■ **What needs to be done**
Copy each line below in which the string "shown" occurs.

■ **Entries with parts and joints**

↓↓↓

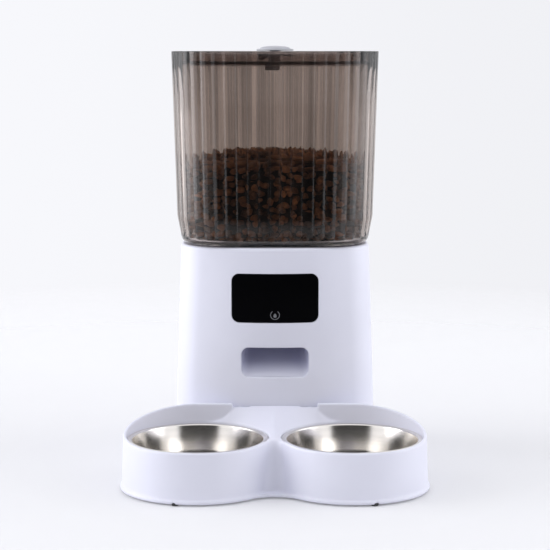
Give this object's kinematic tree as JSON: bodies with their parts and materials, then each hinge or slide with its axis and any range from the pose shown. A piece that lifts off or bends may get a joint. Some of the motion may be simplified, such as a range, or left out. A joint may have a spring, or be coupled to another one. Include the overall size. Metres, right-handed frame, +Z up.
{
  "type": "automatic pet feeder",
  "caption": "Free-standing pet feeder: a clear lidded hopper on a housing with a display and a food outlet, and a pull-off tray holding round steel bowls.",
  "frame": {"origin": "middle of the feeder's footprint, on the floor", "axes": "+Z up; -Y is the front, where the bowls are; +X is to the right as seen from the front"},
  "size_m": [0.271, 0.312, 0.385],
  "materials": {
    "white_plastic": "fine satin moulded plastic",
    "smoke_clear": "clear smoke-tinted plastic, polished",
    "lid_smoke": "clear smoke-tinted plastic, darker",
    "display_gloss": "black, mirror gloss",
    "bowl_steel": "spun stainless steel, polished",
    "foot_rubber": "matt rubber",
    "seal_rubber": "matt rubber",
    "knob_plastic": "light grey satin",
    "kibble": "dry baked food pieces, matt",
    "inner_grey": "moulded, matt",
    "chute_grey": "moulded, satin",
    "rotor_plastic": "moulded, satin",
    "gear_acetal": "natural acetal",
    "shaft_steel": "ground steel",
    "screw_steel": "zinc-plated steel",
    "motor_steel": "plated steel can",
    "bronze_bush": "sintered bronze",
    "circuit_board": "solder mask",
    "led_module": "potted",
    "cell_jacket": "shrink-wrapped cell",
    "black_plastic": "moulded, satin"
  },
  "bodies": {
    "root": {"body_shell": "white_plastic", "base_plate": "inner_grey", "base_screw_1": "screw_steel", "base_screw_2": "screw_steel", "base_screw_3": "screw_steel", "base_screw_4": "screw_steel", "body_foot_1": "foot_rubber", "body_foot_2": "foot_rubber", "body_foot_3": "foot_rubber", "body_foot_4": "foot_rubber", "battery_box": "inner_grey", "battery_1": "cell_jacket", "battery_2": "cell_jacket", "battery_3": "cell_jacket", "outlet_chute": "chute_grey", "display_window": "display_gloss", "led_module": "led_module", "display_board": "circuit_board", "metering_housing": "inner_grey", "shaft_bush": "bronze_bush", "housing_cover": "inner_grey", "compound_axle": "shaft_steel", "motor_can": "motor_steel", "gearbox_base": "black_plastic", "gearbox_cover": "black_plastic", "gearbox_screw_1": "screw_steel", "gearbox_screw_2": "screw_steel", "gearbox_screw_3": "screw_steel", "main_board": "circuit_board", "dc_jack": "black_plastic"},
    "battery_door": {"battery_door": "inner_grey"},
    "rotor": {"rotor": "rotor_plastic", "rotor_shaft": "shaft_steel", "rotor_gear": "gear_acetal"},
    "compound": {"compound_gear": "gear_acetal"},
    "motor_rotor": {"motor_pinion": "gear_acetal", "motor_shaft": "shaft_steel"},
    "hopper": {"hopper": "smoke_clear", "kibble_fill": "kibble"},
    "lid": {"lid": "lid_smoke", "lid_gasket": "seal_rubber", "latch_cover": "lid_smoke"},
    "knob": {"lid_knob": "knob_plastic", "latch_pinion": "gear_acetal"},
    "bolt_front": {"latch_bolt_front": "black_plastic"},
    "bolt_rear": {"latch_bolt_rear": "black_plastic"},
    "tray": {"bowl_tray": "white_plastic", "tray_foot_1": "foot_rubber", "tray_foot_2": "foot_rubber", "tray_foot_3": "foot_rubber", "tray_foot_4": "foot_rubber"},
    "bowl_left": {"bowl_left": "bowl_steel"},
    "bowl_right": {"bowl_right": "bowl_steel"}
  },
  "joints": [
    {"name": "battery_door_pull", "type": "slide", "parent": "root", "child": "battery_door", "axis": [0, 0, -1], "range_m": [0, 0.03]},
    {"name": "rotor_spin", "type": "hinge", "parent": "root", "child": "rotor", "pos_m": [0, 0.066, 0.133], "axis": [0, 0, 1], "continuous": true},
    {"name": "compound_spin", "type": "hinge", "parent": "root", "child": "compound", "pos_m": [0.02598, 0.081, 0.1026], "axis": [0, 0, 1], "continuous": true},
    {"name": "motor_spin", "type": "hinge", "parent": "root", "child": "motor_rotor", "pos_m": [0.05348, 0.081, 0.1016], "axis": [0, 0, 1], "continuous": true},
    {"name": "hopper_lift", "type": "slide", "parent": "root", "child": "hopper", "axis": [0, 0, 1], "range_m": [0, 0.06]},
    {"name": "lid_lift", "type": "slide", "parent": "hopper", "child": "lid", "axis": [0, 0, 1], "range_m": [0, 0.05]},
    {"name": "knob_turn", "type": "hinge", "parent": "lid", "child": "knob", "pos_m": [0, 0.066, 0.38], "axis": [0, 0, -1], "range_deg": [0, 90]},
    {"name": "bolt_front_draw", "type": "slide", "parent": "lid", "child": "bolt_front", "axis": [0, 1, 0], "range_m": [0, 0.0079]},
    {"name": "bolt_rear_draw", "type": "slide", "parent": "lid", "child": "bolt_rear", "axis": [0, -1, 0], "range_m": [0, 0.0079]},
    {"name": "tray_pull", "type": "slide", "parent": "root", "child": "tray", "axis": [0, -1, 0], "range_m": [0, 0.04]},
    {"name": "bowl_left_lift", "type": "slide", "parent": "tray", "child": "bowl_left", "axis": [0, 0, 1], "range_m": [0, 0.05]},
    {"name": "bowl_right_lift", "type": "slide", "parent": "tray", "child": "bowl_right", "axis": [0, 0, 1], "range_m": [0, 0.05]}
  ],
  "couplings": [
    {"joint": "compound_spin", "follows": "rotor_spin", "ratio": -3},
    {"joint": "motor_spin", "follows": "rotor_spin", "ratio": 8},
    {"joint": "bolt_front_draw", "follows": "knob_turn", "m_per_rad": 0.005},
    {"joint": "bolt_rear_draw", "follows": "knob_turn", "m_per_rad": 0.005}
  ]
}
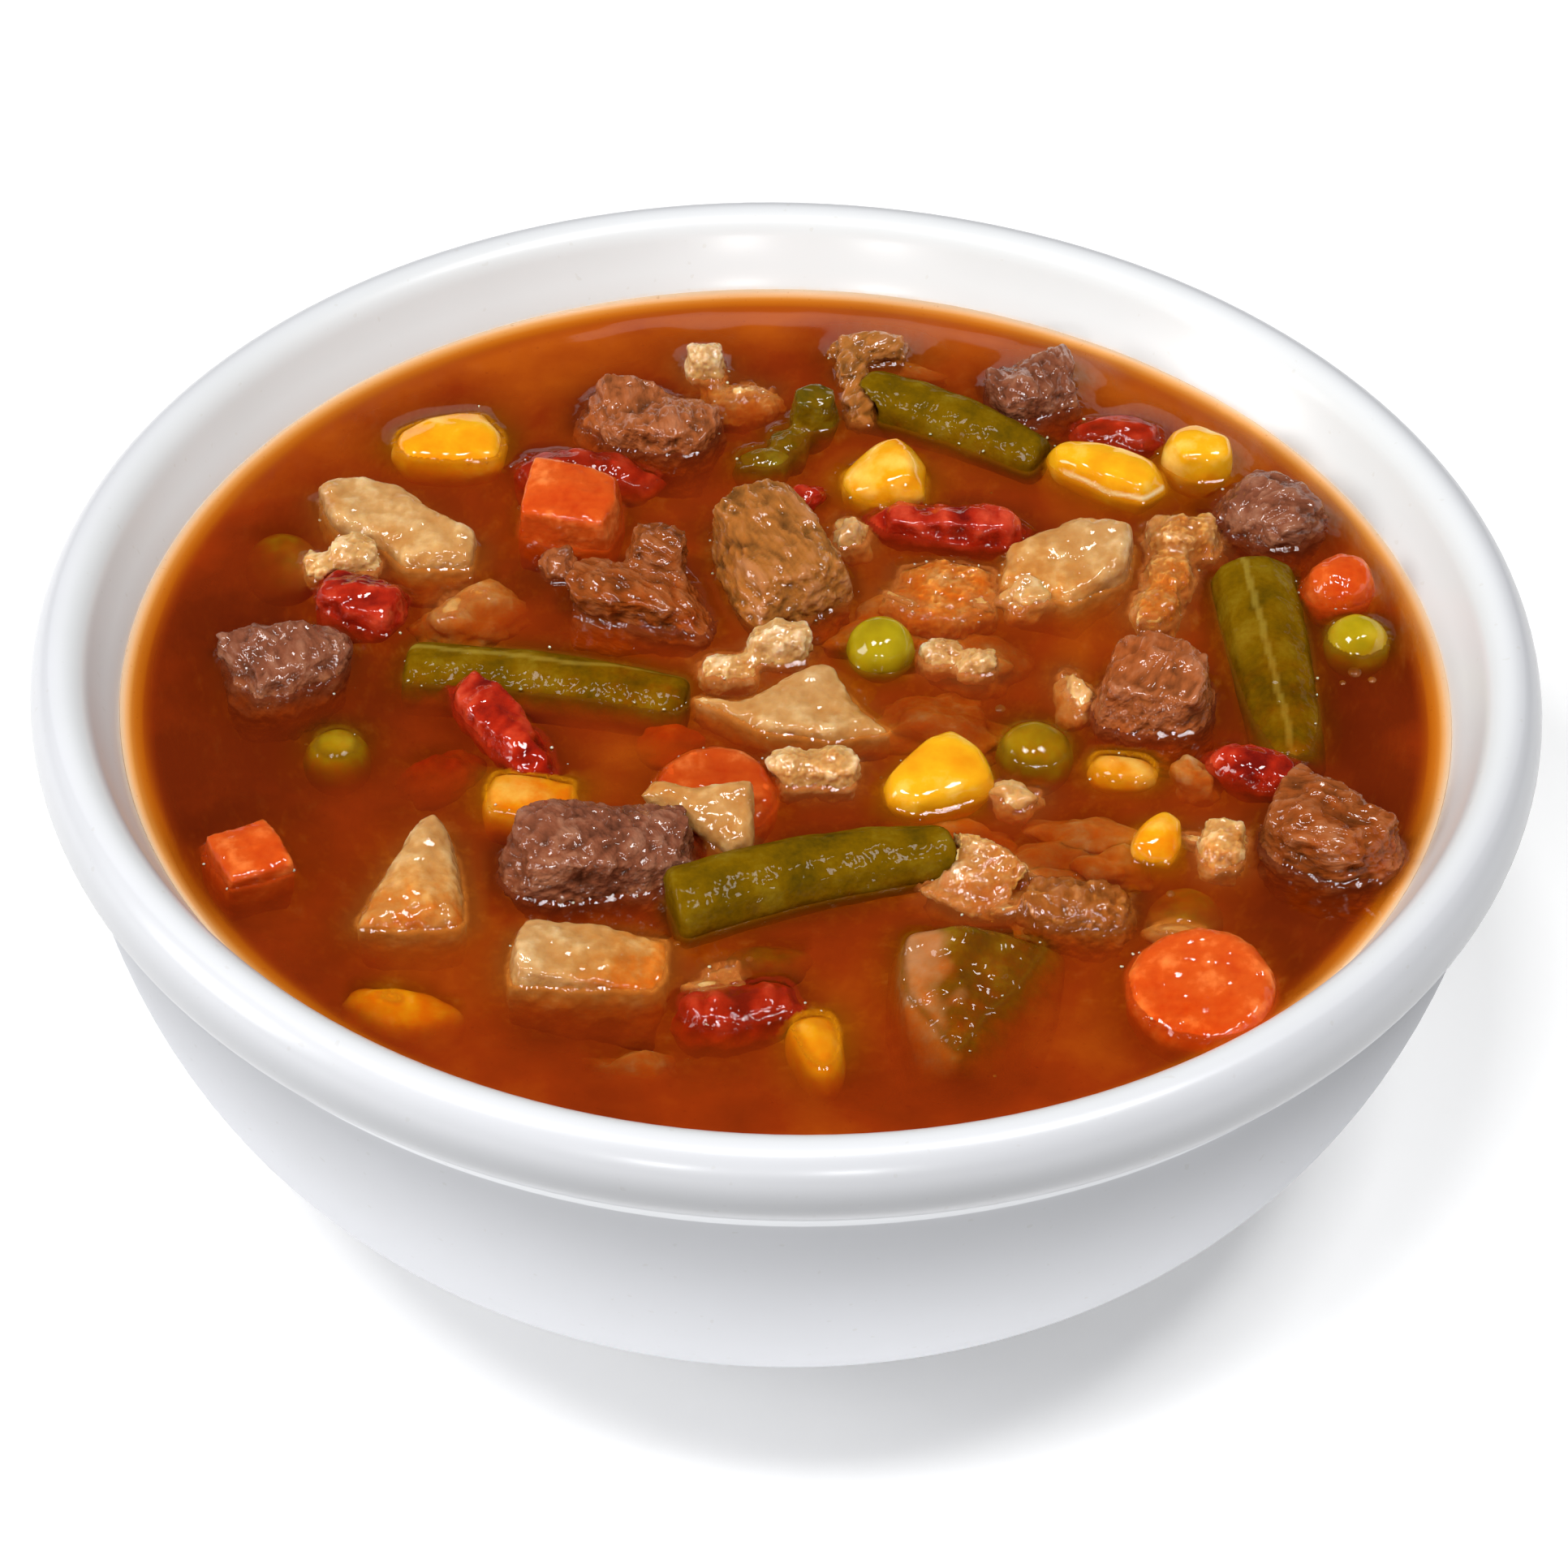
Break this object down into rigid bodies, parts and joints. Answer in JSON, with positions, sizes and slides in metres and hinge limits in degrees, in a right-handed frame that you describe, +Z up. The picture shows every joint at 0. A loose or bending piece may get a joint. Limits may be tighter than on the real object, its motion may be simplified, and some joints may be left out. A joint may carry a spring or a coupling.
{
  "type": "bowl of beef soup",
  "caption": "Round white soup bowl with a rolled rim and a foot ring, filled with red-brown broth, beef chunks and diced vegetables.",
  "frame": {"origin": "middle of the underside of the foot ring, at the level the bowl stands on", "axes": "+Z up along the bowl's axis, -Y towards the side of the bowl nearest in the usual view, +X to its right"},
  "size_m": [0.1598, 0.1598, 0.061],
  "materials": {
    "stoneware_glaze": "glossy white glaze",
    "broth": "glossy translucent red-brown broth",
    "beef": "damp cooked beef, brown with darker fibres",
    "stewed_beef": "damp stewed beef, golden brown and stringy",
    "potato": "damp boiled potato, pale and mealy",
    "carrot": "damp boiled carrot",
    "corn": "shiny sweetcorn skin",
    "pea": "shiny pea skin",
    "green_bean": "damp cooked bean, olive green",
    "green_pepper": "damp cooked pepper, olive green outside and pale inside",
    "tomato": "wet pulpy tomato",
    "onion": "translucent cooked onion",
    "cabbage": "soft cooked cabbage heart, pale and ragged"
  },
  "bodies": {
    "root": {"bowl": "stoneware_glaze", "broth": "broth", "beef_1": "beef", "beef_2": "beef", "beef_3": "beef", "beef_4": "beef", "beef_5": "beef", "beef_6": "beef", "beef_7": "beef", "beef_8": "beef", "beef_9": "stewed_beef", "shredded_beef": "stewed_beef", "stewed_shred": "stewed_beef", "carrot_dice_1": "carrot", "carrot_dice_2": "carrot", "carrot_dice_3": "carrot", "carrot_dice_4": "corn", "carrot_slice_1": "carrot", "carrot_slice_2": "carrot", "potato_1": "potato", "potato_2": "potato", "potato_3": "potato", "potato_4": "potato", "potato_5": "potato", "potato_6": "onion", "potato_7": "potato", "corn_kernel_1": "corn", "corn_kernel_2": "corn", "corn_kernel_3": "corn", "corn_kernel_4": "corn", "corn_kernel_5": "corn", "corn_kernel_6": "corn", "corn_kernel_7": "corn", "corn_hull": "corn", "pea_1": "pea", "pea_2": "pea", "pea_3": "pea", "pea_4": "pea", "green_bean_1": "green_bean", "green_bean_2": "green_bean", "green_bean_3": "green_bean", "green_bean_4": "green_bean", "pepper_strip": "green_pepper", "pepper_chunk": "green_pepper", "tomato_1": "tomato", "tomato_2": "tomato", "tomato_3": "tomato", "tomato_4": "tomato", "tomato_5": "tomato", "tomato_6": "tomato", "tomato_7": "tomato", "onion_1": "onion", "onion_2": "onion", "onion_3": "onion", "onion_4": "onion", "onion_5": "onion", "cabbage_1": "cabbage", "cabbage_2": "cabbage", "cabbage_3": "cabbage"}
  },
  "joints": []
}
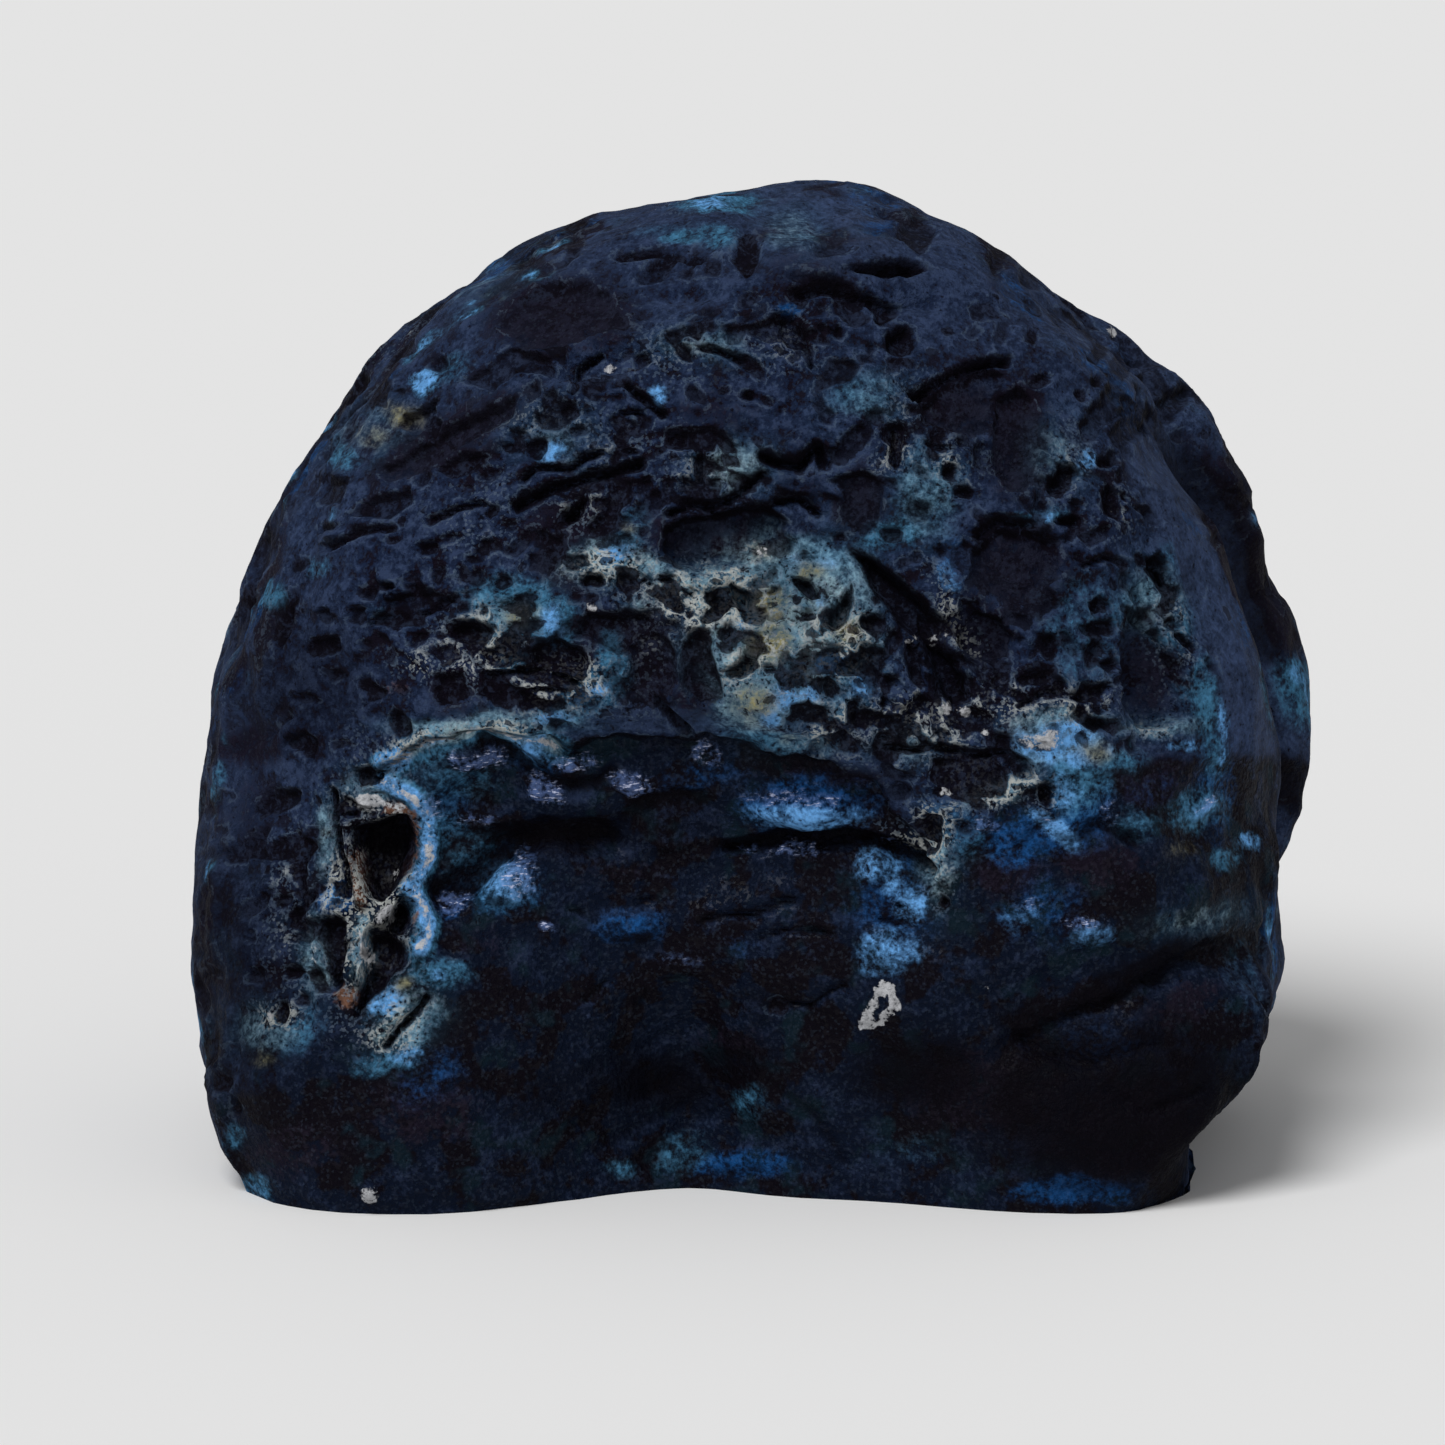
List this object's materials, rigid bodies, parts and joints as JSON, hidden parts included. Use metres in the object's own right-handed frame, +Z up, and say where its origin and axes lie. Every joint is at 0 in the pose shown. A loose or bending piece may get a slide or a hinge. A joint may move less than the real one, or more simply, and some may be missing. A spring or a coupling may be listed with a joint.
{
  "type": "dyed agate geode",
  "caption": "Rounded agate nodule dyed blue, with a pitted rind, an arched ledge over a smooth recess, an agate-rimmed cavity and a flat sawn base to stand on.",
  "frame": {"origin": "middle of the flat sawn base, under the centre of the stone's outline", "axes": "+Z up from the sawn base, -Y out of the broad pitted face, +X to the right of that face"},
  "size_m": [0.1168, 0.0804, 0.101],
  "materials": {
    "dyed_agate": "matte pitted rind in navy and purple-black, with slate-blue shoulders, teal and light blue patches, cream worn edges and a slightly glossy lower recess"
  },
  "bodies": {
    "root": {"geode": "dyed_agate"}
  },
  "joints": []
}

↑↑↑

■ **Response**
Give this object's kinematic tree as JSON: bodies with their parts and materials, then each hinge or slide with its axis and any range from the pose shown. A piece that lifts off or bends may get a joint. Some of the motion may be simplified, such as a range, or left out. A joint may have a spring, or be coupled to another one. Include the overall size. Metres, right-handed frame, +Z up.
List this object's materials, rigid bodies, parts and joints as JSON, hidden parts included. Use metres in the object's own right-handed frame, +Z up, and say where its origin and axes lie. Every joint is at 0 in the pose shown. A loose or bending piece may get a slide or a hinge. A joint may move less than the real one, or more simply, and some may be missing. A spring or a coupling may be listed with a joint.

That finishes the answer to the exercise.